Если мы вглядимся даже в самый простой идеологический спор, которых так много ведется в том же интернете, мы увидим, что дело всегда заключается именно в этом. Чужое слово рассматривается как подрыв моей собственной легитимности, моего права быть тем, что я есть. И таким таинственным образом признается эта власть другого над моим существованием, над моей жизнью. Кто же этот другой, который имеет власть над моей жизнью? И кто дал ему эту власть над моей жизнью? Почему его слово должно быть обязательно как бы враждебным образом присвоено? Тут множество разных сложностей. С одной стороны, оно должно быть нейтрализовано, с другой стороны, именно в этой ситуации оно само чрезвычайно идеологически обостряется. По всей видимости, эта странная ситуация, она может быть разрешена, если говорить об индивидуальном человеке, об его отдельной судьбе, разрешена только простым опытом, с одной стороны, отдачи себя этой страшной, ненавистной власти другого, а с другой стороны — в самый момент отдачи наступающим пониманием. Что это не та власть, которая может принадлежать кому бы то ни было на земле. Это очень простой опыт. Но именно в силу этого он трудно концептуализируем. Я в качестве примера вот этого идеологического сознания, о котором я говорю, его самого яркого вида, могу привести одно четверостишие, которое мне очень запомнилось из статьи Ольги Александровны «Другая поэзия», в которой сделана попытка описать как раз опыт советской идеологической поэзии. Там некий воронежский поэт отвечал на чудесные стихи Мандельштама, посвященные встрече со взглядом другого. И вот в этом четверостишии мы видим, как на пустом месте, вернее, не на пустом месте, а на месте обращенной к тебе речи другого вырастает весь этот идеологический комплекс.

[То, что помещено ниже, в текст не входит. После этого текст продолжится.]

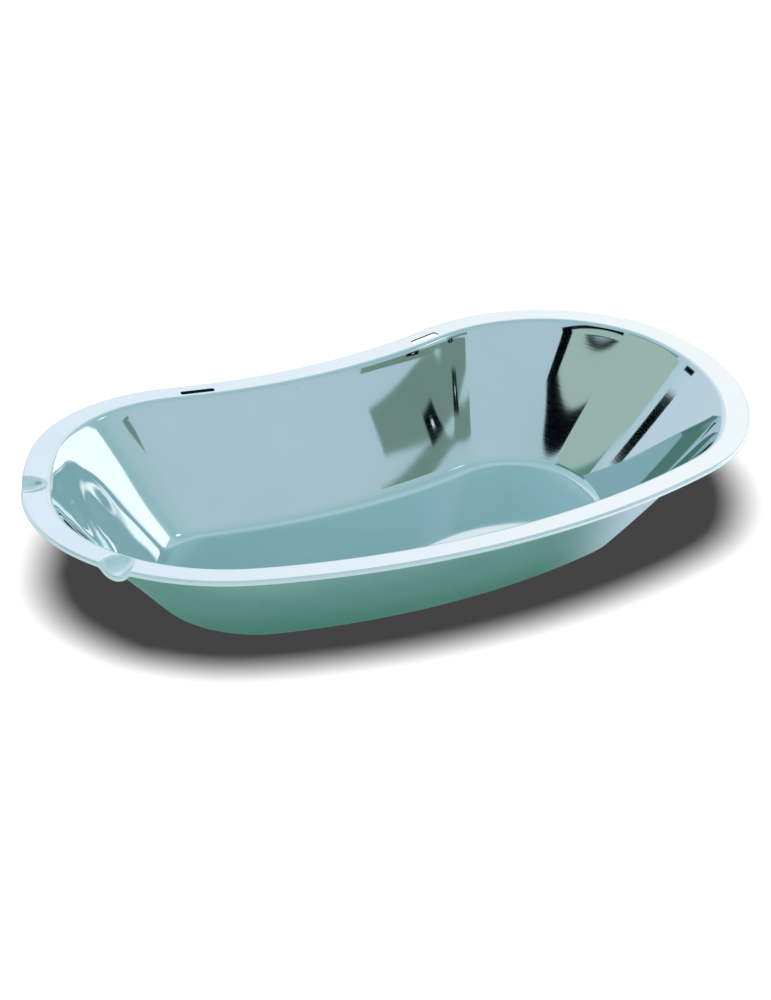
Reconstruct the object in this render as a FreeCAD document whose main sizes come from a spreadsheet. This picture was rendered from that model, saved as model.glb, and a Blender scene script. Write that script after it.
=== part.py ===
import FreeCAD, Part
import Sketcher
import math
import os
from FreeCAD import Placement, Rotation, Vector

# An open kidney-shaped bedpan pressed from one sheet of stainless steel.  A flat flange
# runs round the mouth and its edge is curled round a core wire.  The frame has +X towards
# the head end, +Y towards the hollow back side, +Z up, and stands on the floor's underside.

os.makedirs("parts", exist_ok=True)
doc = FreeCAD.newDocument("kidney_pan")

SIZES = [
    ("pan_length", 424.0),         # head end to tail end, where the corner arcs are placed from
    ("pan_width", 256.0),          # front side to back side
    ("pan_depth", 65.5),           # from the flange's top down to the floor's top
    ("sheet_thickness", 0.8),
    ("wall_skin", 1.0),            # the sloping wall measured level, which is more than the sheet
    ("flange_width", 15.0),        # outer edge of the rim to the mouth
    ("wall_inset", 57.5),          # outer edge of the rim to the floor's edge, seen from above
    ("head_rake", 21.5),           # the head wall leans this much further in
    ("tail_rake", 15.0),           # and the tail wall this much
    ("head_back_rise", 31.0),      # corner centres above the long axis
    ("head_front_rise", -21.0),
    ("tail_front_rise", 1.0),
    ("tail_back_rise", 37.0),
    ("head_back_gap", 2.0),        # corner arcs to the end of the pan
    ("head_front_gap", 17.0),
    ("tail_front_gap", 3.0),
    ("tail_back_gap", 21.0),
    ("front_bulge", 18.0),         # the long front arc stands this far out past its corners
    ("head_end_ease", 65.0),       # the end arcs are this much larger than their front corners
    ("tail_end_ease", 140.0),
    ("front_radius", 405.0),
    ("waist_radius", 288.0),
    ("mouth_fillet", 4.0),         # flange into wall, on the inside
    ("floor_fillet", 10.0),        # wall into floor, on the inside
    ("wire_diameter", 1.6),
    ("curl_drop", 0.02),           # the curl's top lies this much under the flange's top
    ("slot_length", 19.0),
    ("slot_width", 4.0),
    ("slot_inset", 9.5),           # outer edge of the rim to the slot's middle line
    ("head_slot_x", 80.0),
    ("tail_slot_x", -64.0),
    ("groove_radius", 10.5),
    ("groove_depth", 5.0),         # at the rim's edge, running out to nothing near the mouth
    ("groove_stop", 2.0),          # the groove runs out this far short of the mouth
    ("groove_offset", 55.0),       # from the long axis, one on each side
    ("groove_heading", 41.0),      # from the long axis
    ("groove_gap", 0.3),           # the curl dips this far under the groove
    ("frame_x", 0.0),              # moves the plan so that its middle is the origin
    ("frame_y", 0.0),
]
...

Не согнусь под взглядом я.
Не тебе иду навстречу.
И не ты мой судия.
Каким образом в ответ на нежные, совсем не агрессивные стихи возникает вот эта мучительная мысль: не ты мой судия? Желание избавится от страшной, судящей власти чужого слова. Чувство, что именно это чужое слово отделяет тебя от источников твоей собственной легитимности. Сейчас у больших идеологий, и более того, тут даже надо вспомнить не идеологии вовсе ХХ века с их страшным ликом, а у тех идеологических движений, которыми переполнен век 19ый, у них была масса позитивных программ. Бессмысленно вспоминать, их было очень много, именно потому, что они в большей мере были проектами истории спасения, хотя одновременно почти всегда имели и высокий апокалиптический потенциал. Сейчас же мы имеем дело, если посмотреть окрест себя, с примитивными, чрезвычайно редуцированными формами идеологического сознания, которое уже не говорит ни о каком спасении. Скорее, это способ негативного описания одного-единственного факта — фундаментального падения. И у этого сознания, у него, действительно, уже ничего не остается кроме, с одной стороны, наркотической зависимости от чужого слова, а с другой стороны, совершенной неспособности оказаться действительно причастными чужому слову и в какой-то мере признать себя как бы усыновленными этим словом. А так или иначе мы все в какой-то степени принадлежим чужому слову, тому слову, которое было сказано до нас и обращено к нам. Я на этом закончу.